Un délai crucial pour les géants de la tech
Les entreprises concernées, dont TikTok, YouTube et Snapchat, ont jusqu’au 15 novembre pour répondre aux questions de la Commission européenne. Une fois les informations reçues, l’UE décidera des étapes suivantes, qui pourraient inclure des sanctions financières si les entreprises ne se conforment pas aux exigences de transparence imposées par la DSA.
Cette démarche s’inscrit dans une série d’actions récentes visant à mieux encadrer les activités des plateformes numériques. La Commission européenne a déjà engagé des procédures de non-conformité contre plusieurs géants du numérique, notamment Meta (Facebook et Instagram), AliExpress et TikTok. Ces entreprises sont accusées de ne pas avoir respecté certaines dispositions de la DSA, en particulier en ce qui concerne la gestion des contenus illégaux et la manière dont leurs systèmes de recommandation fonctionnent.
La DSA : un outil pour renforcer la régulation des plateformes
La loi sur les services numériques, entrée en vigueur en 2023, marque un tournant majeur dans la manière dont l’Union européenne régule les grandes entreprises technologiques. Cette législation impose aux plateformes d’assumer davantage de responsabilités en matière de modération de contenu, en exigeant la suppression rapide de contenus illégaux et la mise en place de mesures pour limiter la diffusion d’informations toxiques.
Parmi les obligations de la DSA, on retrouve également l’exigence de transparence sur le fonctionnement des algorithmes de recommandation. Ces systèmes, conçus pour personnaliser l’expérience utilisateur en fonction de ses préférences, sont au cœur des stratégies d’engagement des grandes plateformes. Cependant, ils sont de plus en plus critiqués pour leur capacité à amplifier des contenus extrêmes et à polariser les débats publics.

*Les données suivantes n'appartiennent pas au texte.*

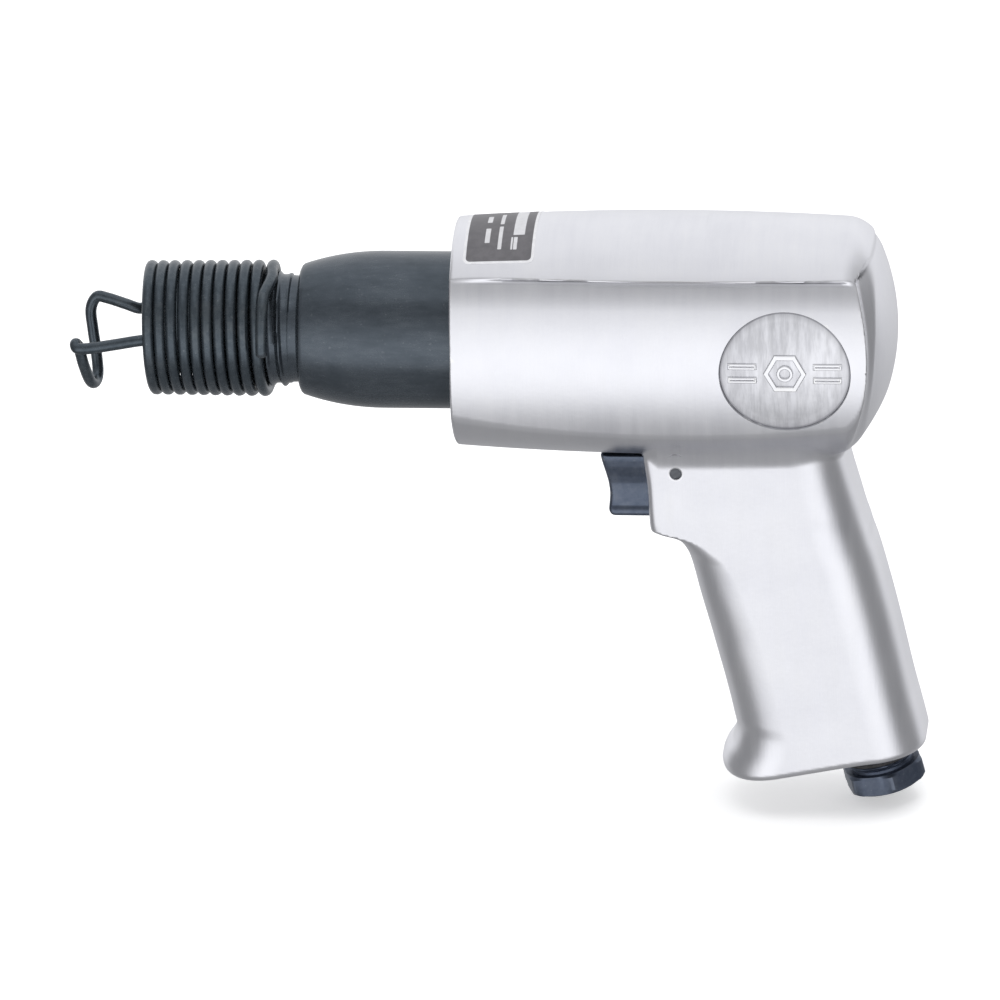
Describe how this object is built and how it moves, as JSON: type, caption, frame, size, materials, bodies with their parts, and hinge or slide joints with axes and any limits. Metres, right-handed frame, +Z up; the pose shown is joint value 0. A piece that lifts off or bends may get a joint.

Pour l’Union européenne, l’un des défis majeurs consiste à protéger les utilisateurs, notamment les plus jeunes, contre l’exposition à des contenus nuisibles, tout en veillant à ce que les plateformes ne deviennent pas des terrains de manipulation, notamment dans le contexte des élections. La diffusion de fausses informations et la manipulation des algorithmes de recommandation ont déjà soulevé des questions lors de précédents scrutins dans plusieurs pays.
Vers des amendes et des sanctions ?
Si les réponses des entreprises ne sont pas jugées satisfaisantes par la Commission européenne, elles risquent de lourdes amendes. La DSA prévoit des sanctions financières pouvant aller jusqu’à 6 % du chiffre d’affaires mondial des entreprises concernées en cas de non-conformité.
L’UE semble déterminée à imposer des mesures strictes aux plateformes, les poussant à revoir leur gestion du contenu et à améliorer leurs systèmes de modération et de recommandation. Cette initiative pourrait marquer une nouvelle étape dans la régulation du Big Tech, avec des conséquences significatives pour la manière dont les entreprises technologiques opèrent en Europe et au-delà.
En somme, cette action de la Commission européenne met en lumière les tensions croissantes entre la réglementation publique et la dynamique des algorithmes de recommandation des plateformes en ligne. Alors que les entreprises de la tech sont de plus en plus scrutées pour leur rôle dans l’amplification de contenus potentiellement dangereux, cette enquête pourrait bien redéfinir les règles du jeu pour l’industrie numérique dans les années à venir.